W. A. Jeffrey said...

I think the Rand club is as much a victim of its location as anything else. Also in a region/country that is so uptight about the colonial era it is amazing it lasted as long as it did. Apparently the club closed recently or rather has been put on hiatus. They still host some events so I'm not sure exactly what is going on.

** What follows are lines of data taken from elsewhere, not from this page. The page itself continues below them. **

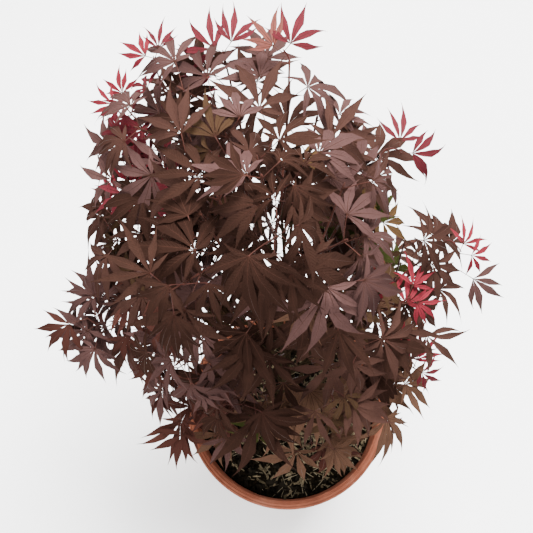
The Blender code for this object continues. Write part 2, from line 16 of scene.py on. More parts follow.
import bmesh
import bpy
import numpy as np
from mathutils.bvhtree import BVHTree
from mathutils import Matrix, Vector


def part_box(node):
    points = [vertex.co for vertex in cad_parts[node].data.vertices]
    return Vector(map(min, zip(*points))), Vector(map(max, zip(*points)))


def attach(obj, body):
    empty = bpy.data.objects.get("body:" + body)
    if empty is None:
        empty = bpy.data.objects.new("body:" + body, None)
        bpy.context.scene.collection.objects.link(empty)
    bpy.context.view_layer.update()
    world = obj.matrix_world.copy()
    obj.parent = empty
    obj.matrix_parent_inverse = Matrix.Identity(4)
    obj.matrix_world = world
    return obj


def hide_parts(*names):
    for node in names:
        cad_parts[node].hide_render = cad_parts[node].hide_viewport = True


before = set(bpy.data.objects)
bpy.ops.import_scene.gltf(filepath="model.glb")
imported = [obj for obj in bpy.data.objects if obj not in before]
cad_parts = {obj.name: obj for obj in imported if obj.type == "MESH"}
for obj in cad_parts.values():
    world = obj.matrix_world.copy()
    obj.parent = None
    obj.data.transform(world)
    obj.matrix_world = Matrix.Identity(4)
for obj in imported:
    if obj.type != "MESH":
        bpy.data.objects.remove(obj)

LOG = logging.getLogger("potted_maple")
BODY = "root"
FIT_GAP = 0.0003
STEEP = 0.8
SQUARE = ((-1, -1), (1, -1), (1, 1), (-1, 1))

Array = np.ndarray
Span = tuple[float, float]
Triple = tuple[float, float, float]
Colour = Triple
Draws = np.random.Generator
Socket = bpy.types.NodeSocket
Material = bpy.types.Material
Feed = Union[Socket, float, Sequence[float]]


class Slot(Enum):
    """Material slots of the finishes."""

    TERRACOTTA = "terracotta"
    COMPOST = "compost"
    BARK = "bark"
    RED_LEAVES = "red_leaves"


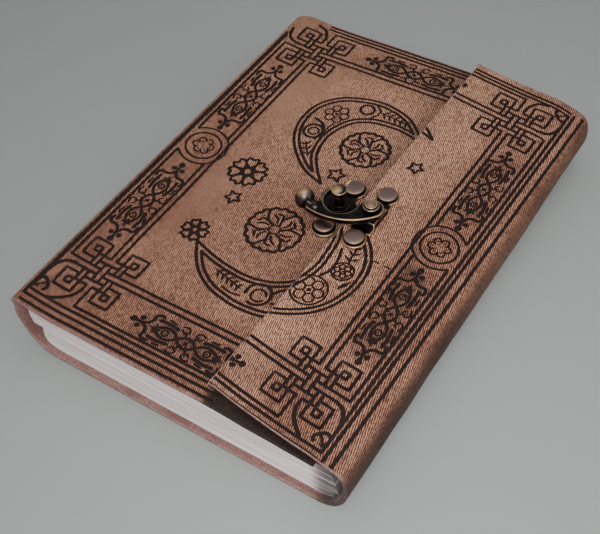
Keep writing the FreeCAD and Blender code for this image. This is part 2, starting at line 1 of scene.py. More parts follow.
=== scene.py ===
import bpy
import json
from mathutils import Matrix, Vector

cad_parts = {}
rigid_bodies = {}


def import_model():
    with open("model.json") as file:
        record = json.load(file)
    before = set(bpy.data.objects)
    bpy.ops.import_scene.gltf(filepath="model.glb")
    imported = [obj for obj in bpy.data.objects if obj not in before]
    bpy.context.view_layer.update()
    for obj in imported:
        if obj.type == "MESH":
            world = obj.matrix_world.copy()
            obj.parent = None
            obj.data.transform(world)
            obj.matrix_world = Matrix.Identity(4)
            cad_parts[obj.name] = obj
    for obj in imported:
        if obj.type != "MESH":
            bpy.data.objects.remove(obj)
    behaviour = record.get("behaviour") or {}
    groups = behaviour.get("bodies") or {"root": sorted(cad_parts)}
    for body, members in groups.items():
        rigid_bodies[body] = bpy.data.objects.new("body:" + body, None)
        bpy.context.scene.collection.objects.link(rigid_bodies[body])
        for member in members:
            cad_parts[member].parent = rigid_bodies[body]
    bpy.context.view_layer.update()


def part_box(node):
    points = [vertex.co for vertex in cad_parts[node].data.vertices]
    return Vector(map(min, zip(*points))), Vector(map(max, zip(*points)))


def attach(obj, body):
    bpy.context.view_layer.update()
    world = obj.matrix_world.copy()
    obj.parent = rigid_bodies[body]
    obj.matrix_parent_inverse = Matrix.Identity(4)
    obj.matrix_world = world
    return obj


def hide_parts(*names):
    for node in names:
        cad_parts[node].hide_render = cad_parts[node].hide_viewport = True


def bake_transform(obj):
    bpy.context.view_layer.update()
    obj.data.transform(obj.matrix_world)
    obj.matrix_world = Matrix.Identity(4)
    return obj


bl_info = {
    "name": "Leather diary",
    "version": (1, 0, 0),
    "blender": (4, 5, 0),
    "location": "3D View > Sidebar > Diary",
    "description": "Dresses a leather diary: embossed hide, folded pages and a brass clasp",
    "category": "Object",
}

import json
from math import ceil, cos, degrees, pi, radians, sin, sqrt, tan

import bpy
import bmesh
import numpy as np
from mathutils import Matrix, Vector, geometry, kdtree, noise

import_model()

# ---- the diary's own frame: millimetres, X from the spine, Y from the tail edge ------
MM = 0.001
LEATHER = 1.6
COVER_LENGTH = 180.0
COVER_TOP = 24.0
DROOP = 3.65                   # degrees by which the cover falls towards its free edge
WRAP_LENGTH = 178.5
TOE_X = 116.8
FLAP_EDGE_X = 77.5
FLAP_TILT = tan(radians(1.17))
CLASP_Y = 89.8
RECEIVER_X = 71.9
HOOK_PLATE_X = 84.6
SPINE_HEAD_ROUND, SPINE_TAIL_ROUND = 8.0, 0.8
pivot_low, pivot_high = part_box("hook_pivot")
SHIFT_X = (pivot_low.x + pivot_high.x) / 2 / MM - HOOK_PLATE_X
SHIFT_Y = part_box("cover_leather")[0].y / MM


def spot(x, y, z):
    """A point of the diary's own frame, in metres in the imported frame."""
    return ((x + SHIFT_X) * MM, (y + SHIFT_Y) * MM, z * MM)


# ---- the path of the hide's outer face, from the front cover's free edge --------------
def trace(start, heading, moves):
    """Samples (run, x, z, heading) along straight runs (length,) and bends (radius, turn)."""
    x, z, a, run = start[0], start[1], radians(heading), 0.0
    rows, marks = [(run, x, z, a)], [run]
    for move in moves:
        if len(move) == 1:
            x, z, run = x + move[0] * cos(a), z + move[0] * sin(a), run + move[0]
            rows.append((run, x, z, a))
        else:
            radius, turn = move[0], radians(move[1])
            side = 1.0 if turn > 0 else -1.0
            parts = ceil(abs(turn) / 0.03)
            x0, z0, a0, run0 = x, z, a, run
            for k in range(1, parts + 1):
                a = a0 + turn * k / parts
                x = x0 + side * radius * (sin(a) - sin(a0))
                z = z0 - side * radius * (cos(a) - cos(a0))
                run = run0 + radius * abs(turn) * k / parts
                rows.append((run, x, z, a))
        marks.append(run)
    return np.array(rows), marks


def hide_path():
    """The whole bent path of the hide and the runs at which its bends start and end."""
    droop_bend, spine_bend = (30.0, DROOP), (12.0, 70.0)
    rows, _ = trace((0, 0), 180 - DROOP, [droop_bend])
    droop_x = RECEIVER_X + 4.6
    droop_run = (TOE_X + 0.2 - droop_x + rows[-1][1]) / cos(radians(DROOP))
    rows, _ = trace((0, 0), 180 - DROOP, [(droop_run,), droop_bend])
    start = (droop_x - rows[-1][1], COVER_TOP - rows[-1][2])
    # over the front cover, down a slight crease, up to the ridge and round the spine's top
    top = [(droop_run,), droop_bend, (droop_x - 16.0,), (10.0, -5.7), (14.4,),
           (2.4, 80.7), (15.0, 35.0)]
    rows, _ = trace(start, 180 - DROOP, top)
    foot, _ = trace((0, 0), degrees(rows[-1][3]), [spine_bend])
    spine_run = (rows[-1][2] + foot[-1][2]) / -sin(rows[-1][3])
    # down the spine, along the back cover and round the fore edge to the flap
    rows, _ = trace(start, 180 - DROOP, top + [(spine_run,), spine_bend])
    moves = top + [(spine_run,), spine_bend, (TOE_X - rows[-1][1],), (10.0, 55.0),
                   (18.9, 50.0), (5.0, 50.0), (28.0, 25.0), (52.0,)]
    return moves, *trace(start, 180 - DROOP, moves)


MOVES, PATH, MARKS = hide_path()
(FRONT, _, DROOP_HIGH, CREASE, _, RISE_END, SPINE_TOP, SPINE_LOW, FOOT, BACK, TOE,
 TOE_END, SHOULDER, BROW, FLAT, FLAP_END) = MARKS
SEAM_BACK = TOE - 4.0          # hidden join under the back cover
SEAM_WALL = TOE_END + 5.0      # join low on the wrap, under all of the pattern
SPINE_X = float(PATH[:, 1].min())
BACK_X = float(np.interp(BACK, PATH[:, 0], PATH[:, 1]))


def along(run, column):
    """X (1), Z (2) or heading (3) of the path at a run."""
    return np.interp(run, PATH[:, 0], PATH[:, column])


def run_on_cover(x):
    """Run at a distance x from the spine, on the front cover."""
    rows = PATH[PATH[:, 0] <= RISE_END]
    return np.interp(x, rows[::-1, 1], rows[::-1, 0])


def run_on_flap(x):
    """Run at a distance x from the spine, on the flap."""
    rows = PATH[PATH[:, 0] >= SHOULDER + 1.0]
    return np.interp(x, rows[::-1, 1], rows[::-1, 0])


def creep(x):
    """How far the flap has crept towards the head at a distance x from the spine."""
    u = np.maximum(0.0, 120.0 - x)
    return 0.078 * u + 0.0013 * u * u


def flap_edge(y):
    """Distance of the flap's free edge from the spine, at a distance y from the tail."""
    return FLAP_EDGE_X + FLAP_TILT * (y - COVER_LENGTH / 2)


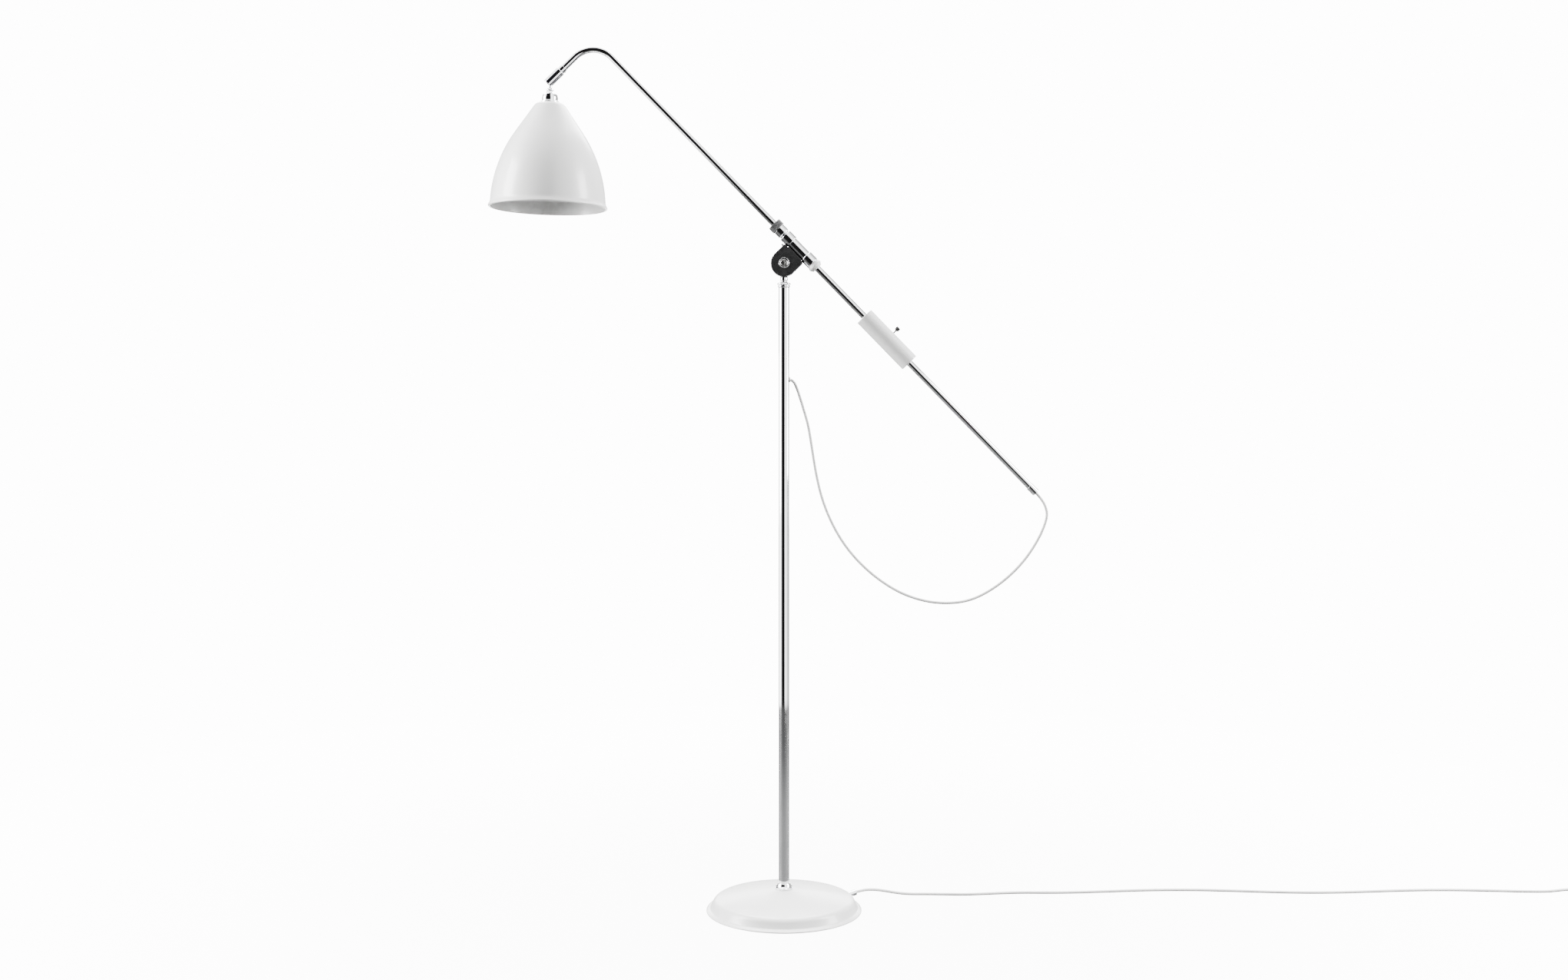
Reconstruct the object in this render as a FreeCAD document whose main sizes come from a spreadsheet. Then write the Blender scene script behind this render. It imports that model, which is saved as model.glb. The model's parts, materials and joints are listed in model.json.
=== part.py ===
"""Adjustable arm floor lamp: a weighted round base, a post, a counterbalanced arm and a bell shade.

Millimetres, +Z up. The origin is the centre of the base on the floor. The arm lies in the XZ plane,
with its tail and counterweight towards +X and the shade towards -X.
"""

import FreeCAD, Part
import math
import os

import Sketcher

doc = FreeCAD.newDocument("ArmFloorLamp")

# ---------------------------------------------------------------- driving dimensions

SIZES = {
    # base
    "base_radius": 138.3,
    "base_height": 38.8,
    "base_wall": 1.6,
    "pad_thickness": 1.6,
    "pad_inset": 5.0,
    "mound_radius": 36.5,
    "mound_drop": 2.4,
    "skirt_height": 15.2,
    "shoulder_rise": 7.3,
    "shoulder_round": 12.6,
    "dome_round": 560.0,
    "shoulder_inset": 20.3,
    "skirt_inset": 11.7,
    "foot_inset": 8.1,
    "foot_height": 7.0,
    "flange_inset": 5.1,
    "flange_height": 5.2,
    "lip_height": 2.9,
    "lip_gap": 0.8,
    "weight_gap": 1.2,
    "recess_radius": 24.0,
    "recess_height": 20.0,
    "channel_width": 16.0,
    "channel_floor": 5.0,
    "rod_radius": 5.0,
    "rod_bore": 3.5,
    "rod_length": 56.0,
    "nut_across_flats": 17.0,
    "nut_height": 6.0,
    "washer_radius": 13.0,
    "washer_thickness": 1.5,
    "rod_end": 1.0,
    # post
    "post_radius": 9.5,
    "post_wall": 1.5,
    "post_top": 1107.5,
    "foot_length": 30.0,
    "collar_stand": 6.0,
    "collar_shelf": 4.5,
    "collar_height": 10.2,
    "grommet_drop": 163.5,
    "grommet_wall": 1.1,
    "grommet_flange": 1.4,
    "grommet_stand": 1.9,
    "grommet_seat": 0.6,
    "grommet_inset": 0.5,
    # swivel at the top of the post
    "cap_stand": 0.35,
    "cap_bulge": 3.0,
    "cap_height": 5.0,
    "cap_spigot": 20.0,
    "swivel_radius": 4.0,
    "swivel_nut_corner": 7.0,
    "swivel_nut_height": 4.6,
    "swivel_pin_end": 0.8,
    "saucer_radius": 12.6,
    "saucer_height": 6.0,
    "neck_ball": 7.0,
    "neck_height": 8.2,
    # pivot
    "pivot_rise": 43.5,
    "tongue_thickness": 7.0,
    "tongue_radius": 12.0,
    "friction_washer": 0.6,
    "clevis_radius": 23.6,
    "clevis_thickness": 18.2,
    "clevis_seat_length": 33.0,
    "clevis_seat_shift": 1.0,
    "clevis_slot_clearance": 2.0,
    "clevis_screw_radius": 1.8,
    "clevis_screw_length": 4.6,
    "clevis_screw_drop": 3.0,
    "bolt_radius": 5.0,
    "bolt_head_radius": 6.4,
    "bolt_head_height": 2.0,
    "bolt_slot": 1.5,
    "bolt_slot_turn": 32.3,
    "bolt_tail": 6.0,
    "pivot_nut_corner": 8.0,
    "pivot_nut_height": 5.0,
    "bezel_radius": 9.45,
    "bezel_bore": 7.7,
    "bezel_height": 1.4,
    # arm
    "arm_slope": 45.76,
    "arm_offset": 36.4,
    "arm_radius": 6.0,
    "arm_wall": 1.2,
    "arm_tail": 604.0,
    "arm_corner": 522.5,
    "arm_bend": 46.0,
    "arm_end": 94.0,
    "ferrule_wall": 1.0,
    "ferrule_length": 16.5,
    "ferrule_lip": 1.5,
    # sleeve that the arm slides and turns in
    "collet_wall": 1.2,
    "collet_slit": 0.8,
    "nut_face": 2.4,
    "sleeve_ring": 11.8,
    "sleeve_waist": 10.0,
    "sleeve_neck": 9.3,
    "sleeve_mouth": 11.2,
    "sleeve_top": 50.0,
    "sleeve_tail": 35.5,
    "mouth_length": 12.6,
    "neck_length": 3.4,
    "ring_length": 17.5,
    "waist_length": 35.0,
    "nose_radius": 9.5,
    "nose_length": 10.0,
    "collet_length": 32.0,
    "nut_radius": 12.7,
    "nut_length": 12.0,
    "bush_radius": 12.9,
    "bush_length": 12.0,
    "bush_spigot": 26.0,
    # counterweight
    "weight_radius": 17.0,
    "weight_length": 115.4,
    "weight_start": 167.0,
    "weight_edge": 1.5,
    "screw_radius": 1.3,
    "screw_head": 4.0,
    "screw_head_height": 6.5,
    "screw_stand": 6.6,
    # knuckle at the shade end of the arm
    "end_collar_wall": 0.9,
    "end_screw_radius": 1.5,
    "end_collar_start": 73.5,
    "end_collar_length": 8.6,
    "knuckle_wall": 2.1,
    "knuckle_lip": 0.9,
    "seat_bore": 2.8,
    "knuckle_length": 32.6,
    "ball_radius": 6.5,
    "ball_inset": 7.0,
    "stem_radius": 3.4,
    "stem_bore": 2.1,
    "stem_length": 27.0,
    "stem_nut_corner": 6.4,
    "stem_nut_height": 4.0,
    "slot_side": 0.4,
    # shade holder
    "gallery_height": 19.9,
    "gallery_radius": 14.3,
    "gallery_flange": 16.3,
    "gallery_wall": 1.2,
    "shade_start": 38.5,
    "holder_radius": 12.9,
    "holder_length": 32.0,
    "ring_radius": 18.5,
    "ring_height": 4.6,
    # shade
    "shade_lean": 1.1,
    "shade_height": 188.2,
    "shade_flat": 16.0,
    "shoulder_radius": 28.4,
    "shoulder_drop": 6.5,
    "cone_radius": 60.2,
    "cone_drop": 53.3,
    "shade_radius": 102.0,
    "belly_height": 11.9,
    "rim_stand": 2.6,
    "rim_height": 4.2,
    "shade_wall": 1.2,
    "shade_shoulder": 15.0,
    "shade_belly": 242.0,
    "bulb_radius": 22.5,
    "bulb_cap_radius": 6.9,
    "bulb_glass_wall": 0.8,
    "bulb_neck_length": 29.5,
    # cords
    "cord_radius": 2.5,
    "gland_radius": 5.2,
    "gland_length": 13.0,
    "gland_azimuth": 20.0,
    "gland_rise": 12.0,
    "gland_inset": 12.3,
    "gland_height": 16.0,
    "gland_thread": 4.4,
    "gland_depth": 15.0,
    "gland_thread_end": 6.0,
    "gland_nut_wall": 2.1,
    "gland_nut_height": 4.0,
    "coil_middle": 29.0,
    "coil_width": 17.4,
    "coil_height": 10.4,
    "switch_length": 62.0,
    "switch_width": 24.0,
    "switch_height": 15.0,
    "switch_wall": 2.0,
    "rocker_length": 18.0,
    "rocker_width": 11.0,
    "rocker_pin_radius": 1.0,
    "rocker_pin_drop": 4.0,
    "plug_length": 36.0,
    "plug_width": 35.0,
    "plug_height": 13.8,
    "plug_neck": 18.0,
    "pin_radius": 2.0,
    "pin_length": 19.0,
    "pin_spacing": 19.0,
    # fits
    "running_fit": 0.05,
    "free_fit": 0.3,
}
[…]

Part of the problem which ties into the location thing is that they have suffered a massive decline in membership since the end of apartheid. Had the CBD not lost out to Sandton the Rand Club might have been able to survive. Even then it would not have been the same as in the past because it is an unwanted vestige of the British Empire. Not unwanted by me of course as I doubt as I'll never stop missing the empire even though it faded from view long before I was born.

Brian Kent said...

Oh bless Sine,
Were you expecting something 'fancy' like Montecasino, or perhaps ever the plastic lions at the Michaelangelo? You are probably American, and certainly can't afford the membership fees. I do hear that the flood is generally served warm at Wimpy, they even have free Wifi for your tedious and self gratuitous 'blog' posts. When you're passing, we'll be happy to see you pass.

Sine said...

Goodness Brian, I have no idea why this blog post elicits such a heated response from the good old boys at the Rand Club. Perhaps it proves my point. I have no idea about Wimpy, having never set foot in one, but I do know the food at the Rand Club was not especially nice. What I basically wrote here is that it had seen better days, something its owners must have realized too or why was it closed and is now reopening? If I still lived there, I would have loved to go and check out the new look. And perhaps written a gratuitous blog post about it.